Очевидна тенденция последнего времени развести стремление людей Просвещения к новизне, ощущение или декларирование ими разрыва с прошлым, с одной стороны, и гораздо более сложную реальность, сплавившую разрыв и преемственность с прошлым, в том числе в сознании людей эпохи. Эта тенденция проявляется, в частности, в акцентировании связи между абсолютистской монархией и Просвещением.
Тема «умеренности» Просвещения сделалась весьма популярной в современной французской историографии, что объясняется понятным желанием авторов восстановить сбалансированность в общественном сознании и преодолеть тот крен в сторону радикализма, который был свойствен первой половине и середине ХХ в. «Никто из них даже не помышлял о революции», – говорит о просветителях многолетний руководитель Французского общества по изучению восемнадцатого века (1976–1988) Жан Сгар.

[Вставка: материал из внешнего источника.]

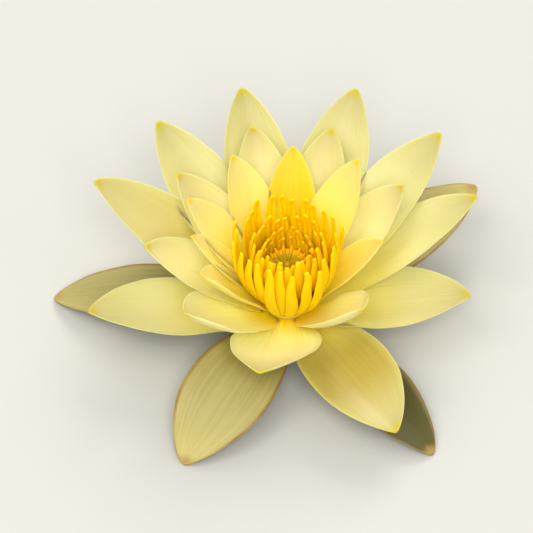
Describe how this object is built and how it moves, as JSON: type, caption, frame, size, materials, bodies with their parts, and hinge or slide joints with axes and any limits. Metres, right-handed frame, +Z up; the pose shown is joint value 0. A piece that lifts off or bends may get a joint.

Лишь немногих среди них можно считать «прогрессивными в современном смысле слова». Они лишь «рассуждали о прогрессе», пытаясь совместить эти рассуждения со «старыми предрассудками». В большинстве то были люди «вполне благонамеренные» [707].
Сгар откровенно объяснял свою идейную позицию сортом аллергии на «культ Просвещения». Он против отождествления всего комплекса идей Просвещения с «великими принципами» разума, свободы и веротерпимости, а заодно и с «великими чувствами». Против он и того, чтобы искать в Просвещении ответы на актуальные проблемы современного общества: произведения просветителей – это отклик «лишь на проблемы прошлого и языком прошлого».